The Federal Court has also been active in encouraging mediation of maritime disputes and recently set up a procedure whereby small cargo claims are compulsorily referred to mediation before a Registrar of the Federal Court. Voluntary mediation between parties (encouraged by the Courts) has become a popular and effective way of resolving many shipping and other transport related disputes in Australia in the last decade. The essence of a successful mediation is that all parties need to be willing to compromise and the mediator needs to be an effective facilitator. With arbitration, as with litigation in Court, the tribunal will decide the dispute which will result in there being a winner and a loser.
It would be fair to say that unlike maritime mediation and litigation, maritime arbitration in Australia has struggled to obtain recognition internationally notwithstanding the existence of helpful legislation (such as the Australian International Arbitration Act 1973), the existence of the MLAANZ Maritime Arbitration Rules, various arbitral bodies providing the facilities for international commercial arbitration, as well as an experienced body of maritime arbitrators and lawyers.

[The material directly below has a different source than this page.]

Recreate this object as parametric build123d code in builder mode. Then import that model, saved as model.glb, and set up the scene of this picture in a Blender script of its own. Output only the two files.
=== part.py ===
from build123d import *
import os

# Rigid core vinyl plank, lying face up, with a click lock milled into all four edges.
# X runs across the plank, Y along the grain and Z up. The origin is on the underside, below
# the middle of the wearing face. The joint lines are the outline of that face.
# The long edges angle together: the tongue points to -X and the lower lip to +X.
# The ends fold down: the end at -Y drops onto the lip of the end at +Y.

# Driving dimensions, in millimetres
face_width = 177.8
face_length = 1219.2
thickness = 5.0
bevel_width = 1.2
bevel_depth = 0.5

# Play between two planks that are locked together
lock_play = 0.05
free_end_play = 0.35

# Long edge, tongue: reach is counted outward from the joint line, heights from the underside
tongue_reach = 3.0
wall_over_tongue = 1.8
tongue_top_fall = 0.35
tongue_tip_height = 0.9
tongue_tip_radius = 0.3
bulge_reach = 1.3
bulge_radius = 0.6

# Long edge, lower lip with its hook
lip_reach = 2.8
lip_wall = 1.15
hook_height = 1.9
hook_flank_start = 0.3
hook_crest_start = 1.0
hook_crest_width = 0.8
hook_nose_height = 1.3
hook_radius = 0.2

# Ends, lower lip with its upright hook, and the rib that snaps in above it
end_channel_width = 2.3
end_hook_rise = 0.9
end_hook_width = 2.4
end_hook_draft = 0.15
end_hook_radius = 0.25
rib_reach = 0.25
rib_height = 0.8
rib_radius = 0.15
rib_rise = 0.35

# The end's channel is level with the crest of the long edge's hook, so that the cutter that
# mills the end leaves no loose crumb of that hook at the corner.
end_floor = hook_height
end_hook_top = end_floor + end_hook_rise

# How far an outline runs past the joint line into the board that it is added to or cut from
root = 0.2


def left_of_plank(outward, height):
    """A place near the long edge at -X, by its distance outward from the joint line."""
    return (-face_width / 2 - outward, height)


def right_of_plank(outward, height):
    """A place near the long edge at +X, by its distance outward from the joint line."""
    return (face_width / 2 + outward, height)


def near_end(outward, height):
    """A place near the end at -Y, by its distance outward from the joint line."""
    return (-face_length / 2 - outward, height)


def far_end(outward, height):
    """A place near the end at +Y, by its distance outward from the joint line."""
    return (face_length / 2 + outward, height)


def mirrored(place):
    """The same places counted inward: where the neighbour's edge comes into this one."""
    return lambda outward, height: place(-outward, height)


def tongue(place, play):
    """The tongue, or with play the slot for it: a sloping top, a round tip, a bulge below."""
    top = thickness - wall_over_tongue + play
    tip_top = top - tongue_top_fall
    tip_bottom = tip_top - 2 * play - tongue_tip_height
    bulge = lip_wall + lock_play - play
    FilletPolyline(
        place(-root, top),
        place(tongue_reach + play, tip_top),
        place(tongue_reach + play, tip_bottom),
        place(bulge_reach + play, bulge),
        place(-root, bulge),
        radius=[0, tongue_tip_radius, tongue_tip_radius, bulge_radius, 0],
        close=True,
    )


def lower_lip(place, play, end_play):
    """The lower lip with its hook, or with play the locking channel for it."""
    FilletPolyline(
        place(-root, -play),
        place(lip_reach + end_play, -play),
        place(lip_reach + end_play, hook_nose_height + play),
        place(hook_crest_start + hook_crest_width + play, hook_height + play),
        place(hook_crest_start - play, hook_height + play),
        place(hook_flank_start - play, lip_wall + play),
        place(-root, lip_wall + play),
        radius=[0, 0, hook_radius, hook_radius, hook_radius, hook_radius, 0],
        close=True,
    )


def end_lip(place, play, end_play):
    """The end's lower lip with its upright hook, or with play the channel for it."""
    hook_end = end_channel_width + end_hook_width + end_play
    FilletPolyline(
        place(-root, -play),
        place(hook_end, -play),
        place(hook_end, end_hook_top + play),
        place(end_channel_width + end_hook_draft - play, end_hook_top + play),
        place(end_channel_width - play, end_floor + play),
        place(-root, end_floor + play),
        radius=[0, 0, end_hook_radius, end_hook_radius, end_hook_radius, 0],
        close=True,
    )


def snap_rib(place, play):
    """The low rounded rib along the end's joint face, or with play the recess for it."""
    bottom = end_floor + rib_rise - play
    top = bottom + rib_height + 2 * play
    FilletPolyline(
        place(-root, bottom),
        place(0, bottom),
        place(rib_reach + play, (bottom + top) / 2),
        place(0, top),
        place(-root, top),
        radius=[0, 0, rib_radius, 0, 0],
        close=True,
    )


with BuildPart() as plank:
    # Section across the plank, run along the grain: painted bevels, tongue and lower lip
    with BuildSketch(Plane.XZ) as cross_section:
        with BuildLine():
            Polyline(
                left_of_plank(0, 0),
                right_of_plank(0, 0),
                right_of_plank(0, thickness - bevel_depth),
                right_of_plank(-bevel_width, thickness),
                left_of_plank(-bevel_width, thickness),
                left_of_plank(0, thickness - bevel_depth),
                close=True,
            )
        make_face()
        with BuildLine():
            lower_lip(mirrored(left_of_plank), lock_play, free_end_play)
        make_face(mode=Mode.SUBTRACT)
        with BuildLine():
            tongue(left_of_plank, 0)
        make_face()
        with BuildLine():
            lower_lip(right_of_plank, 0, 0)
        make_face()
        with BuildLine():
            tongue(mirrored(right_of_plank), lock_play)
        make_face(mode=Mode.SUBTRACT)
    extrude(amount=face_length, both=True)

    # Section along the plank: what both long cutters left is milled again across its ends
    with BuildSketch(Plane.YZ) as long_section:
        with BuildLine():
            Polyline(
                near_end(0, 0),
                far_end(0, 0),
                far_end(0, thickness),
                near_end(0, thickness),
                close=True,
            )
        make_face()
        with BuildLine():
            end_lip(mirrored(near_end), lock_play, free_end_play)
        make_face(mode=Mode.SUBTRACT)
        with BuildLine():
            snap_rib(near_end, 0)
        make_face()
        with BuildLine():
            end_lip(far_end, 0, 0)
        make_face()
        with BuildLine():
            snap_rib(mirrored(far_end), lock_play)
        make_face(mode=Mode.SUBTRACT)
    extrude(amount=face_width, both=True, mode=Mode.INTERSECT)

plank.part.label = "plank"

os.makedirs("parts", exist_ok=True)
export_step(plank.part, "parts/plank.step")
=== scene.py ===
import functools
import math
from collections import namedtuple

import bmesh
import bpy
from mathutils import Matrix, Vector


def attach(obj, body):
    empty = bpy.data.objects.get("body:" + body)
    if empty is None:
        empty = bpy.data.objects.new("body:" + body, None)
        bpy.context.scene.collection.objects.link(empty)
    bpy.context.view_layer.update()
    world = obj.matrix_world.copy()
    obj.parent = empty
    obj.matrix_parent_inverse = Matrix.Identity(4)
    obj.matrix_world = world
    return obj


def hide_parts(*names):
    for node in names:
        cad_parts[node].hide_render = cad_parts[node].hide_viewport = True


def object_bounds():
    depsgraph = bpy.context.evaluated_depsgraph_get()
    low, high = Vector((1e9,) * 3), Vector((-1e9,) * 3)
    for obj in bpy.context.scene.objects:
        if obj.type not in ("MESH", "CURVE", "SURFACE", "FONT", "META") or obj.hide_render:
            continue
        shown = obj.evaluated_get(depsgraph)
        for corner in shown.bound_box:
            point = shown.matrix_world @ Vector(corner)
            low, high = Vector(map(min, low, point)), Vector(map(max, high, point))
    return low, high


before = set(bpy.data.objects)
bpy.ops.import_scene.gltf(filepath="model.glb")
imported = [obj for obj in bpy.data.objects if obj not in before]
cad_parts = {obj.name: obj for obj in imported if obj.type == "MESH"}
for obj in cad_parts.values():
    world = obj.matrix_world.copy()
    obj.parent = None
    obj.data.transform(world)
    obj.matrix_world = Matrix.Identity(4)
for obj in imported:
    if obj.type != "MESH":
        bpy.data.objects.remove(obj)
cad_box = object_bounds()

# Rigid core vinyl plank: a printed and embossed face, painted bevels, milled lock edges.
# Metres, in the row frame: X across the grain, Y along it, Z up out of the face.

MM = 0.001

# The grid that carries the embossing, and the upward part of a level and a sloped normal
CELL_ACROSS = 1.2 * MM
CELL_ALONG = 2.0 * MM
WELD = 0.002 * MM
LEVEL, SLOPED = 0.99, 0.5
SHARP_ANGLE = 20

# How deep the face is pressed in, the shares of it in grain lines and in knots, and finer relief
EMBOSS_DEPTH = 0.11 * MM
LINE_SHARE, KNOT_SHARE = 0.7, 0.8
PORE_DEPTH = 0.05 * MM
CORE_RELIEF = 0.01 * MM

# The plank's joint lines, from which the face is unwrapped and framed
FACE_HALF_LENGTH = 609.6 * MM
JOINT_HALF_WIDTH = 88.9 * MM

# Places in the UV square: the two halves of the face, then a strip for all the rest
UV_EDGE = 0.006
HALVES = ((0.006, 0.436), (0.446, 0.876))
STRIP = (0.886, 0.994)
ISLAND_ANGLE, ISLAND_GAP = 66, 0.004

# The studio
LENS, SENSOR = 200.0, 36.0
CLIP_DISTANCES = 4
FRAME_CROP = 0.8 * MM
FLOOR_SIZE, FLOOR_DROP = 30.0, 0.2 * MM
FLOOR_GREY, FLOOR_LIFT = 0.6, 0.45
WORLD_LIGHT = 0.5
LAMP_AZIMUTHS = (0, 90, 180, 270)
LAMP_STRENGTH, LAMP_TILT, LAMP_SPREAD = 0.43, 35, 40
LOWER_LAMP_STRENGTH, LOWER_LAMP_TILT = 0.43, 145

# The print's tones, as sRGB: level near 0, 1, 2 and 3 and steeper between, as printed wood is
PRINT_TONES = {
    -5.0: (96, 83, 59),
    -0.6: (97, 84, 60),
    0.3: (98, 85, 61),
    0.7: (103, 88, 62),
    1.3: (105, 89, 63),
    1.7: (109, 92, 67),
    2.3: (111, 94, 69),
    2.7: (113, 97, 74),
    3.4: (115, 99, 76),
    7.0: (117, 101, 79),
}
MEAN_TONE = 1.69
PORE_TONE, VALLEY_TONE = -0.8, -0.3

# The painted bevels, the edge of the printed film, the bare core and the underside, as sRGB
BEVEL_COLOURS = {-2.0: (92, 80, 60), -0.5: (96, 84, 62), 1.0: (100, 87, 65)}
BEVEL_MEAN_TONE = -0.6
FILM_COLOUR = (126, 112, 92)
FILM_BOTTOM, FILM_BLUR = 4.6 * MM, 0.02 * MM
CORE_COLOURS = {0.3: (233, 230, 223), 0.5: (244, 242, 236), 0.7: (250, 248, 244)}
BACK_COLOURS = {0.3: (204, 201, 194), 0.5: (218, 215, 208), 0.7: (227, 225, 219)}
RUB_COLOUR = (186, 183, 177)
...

Although there are some maritime arbitrations in Australia pursuant to standard shipping dispute resolution clauses for instance under some charterparties widely used in bulk trades, and other maritime arbitration take place pursuant to ad hoc agreements between the parties after the emergence of a dispute, there has been until now no peak organisation such as the LMAA in London controlling maritime arbitrations in Australia.
In practice there also has been a degree of reticence by parties involved in international shipping to submit their disputes to arbitration in Australia. In reality dispute resolution clauses are often ignored during the negotiation of shipping contracts such as charterparties, contracts of affreightment and bills of lading (the latter are invariably standard forms with no negotiation taking place on the "small print" where dispute resolution clauses appear). Australian shippers, charterers and even ship builders often comment that it is difficult to persuade a non Australian party to agree to Australian law or arbitration when they are comfortable with say English law and London arbitration, notwithstanding that Australian shipping law is similar to English shipping law. At least one prominent player in the Australian shipping industry has commented that he likes his trips to London too much to give them up to arbitrate in Australia even where the evidence is in Australia.
The Government’s announcement is a very good start but the international shipping community will need to be persuaded that there are benefits in submitting themselves to Australian law and arbitration. Certainly the savings in legal costs and the relative speed with which such arbitrations (and mediations) can be progressed compared to some overseas arbitration centres should be compelling factors for the costs and time conscious shipping industry.
In this context it is interesting to note that at the same time that the Australian Government and Courts are encouraging local arbitration and mediation and giving precedence to foreign law and arbitration clauses over attempts to litigate in Australia, there is a vigorous debate in London between prominent shipping lawyers and some members of the LMAA as to the benefits of arbitrating in London with its delays and costs compared to the relative speed with which cases can be brought before the Commercial Court. There are also issues in England as to the pros and cons of the 1996 Arbitration Act with its very limited rights of appeal. Some experienced shipping lawyers in London have suggested that their clients would be better off going to the Commercial Court in the first place not only because the results will be handed down quicker (and often at less cost) but if the parties have a genuine legal dispute then it is better for the Courts to hear the dispute in the first place and where there may be a right of appeal on important issues of shipping law. It is only by Court cases being reported, so it is argued, that allows the Common Law to develop, whereas with confidential arbitration awards not being published this cannot happen. Many of these issues apply in other jurisdictions where arbitration is prominent including Australia (although in some prominent maritime arbitral centres such as New York arbitral awards are published).
The boost given to maritime and other transport arbitration in Australia by the establishment of the Australian Maritime and Transport Arbitration Commission will no doubt focus the minds and efforts of all parties involved in the maritime and transport industries in Australia to take advantage of this farsighted development and to encourage the development of Australia as a regional centre for maritime and transport arbitration. Singapore has already shown how this can be done to great effect. With the increasing role of Asian shipowners in international shipping and with Australia’s prominence as a shipper of bulk cargoes (including energy cargoes such as LNG), the lower legal costs of arbitrations and dispute resolution in Australia compared to many centres, and with the availability of a body of experienced maritime arbitrators and lawyers to conduct arbitration, there would appear to be strong legal and commercial reasons for the emergence of a new centre for international maritime and transport arbitration in Australia.
Ultimately it will depend upon the users of dispute resolution services as to whether they are prepared to give the Australian system a go. As variety is the spice of life in shipping and shipping is the original global industry, the international shipping community should welcome this development as bringing more competition and choice into the dispute resolution arena. At the very least there is a case, to borrow a horticultural idiom, to "suck it and see" whether they like it.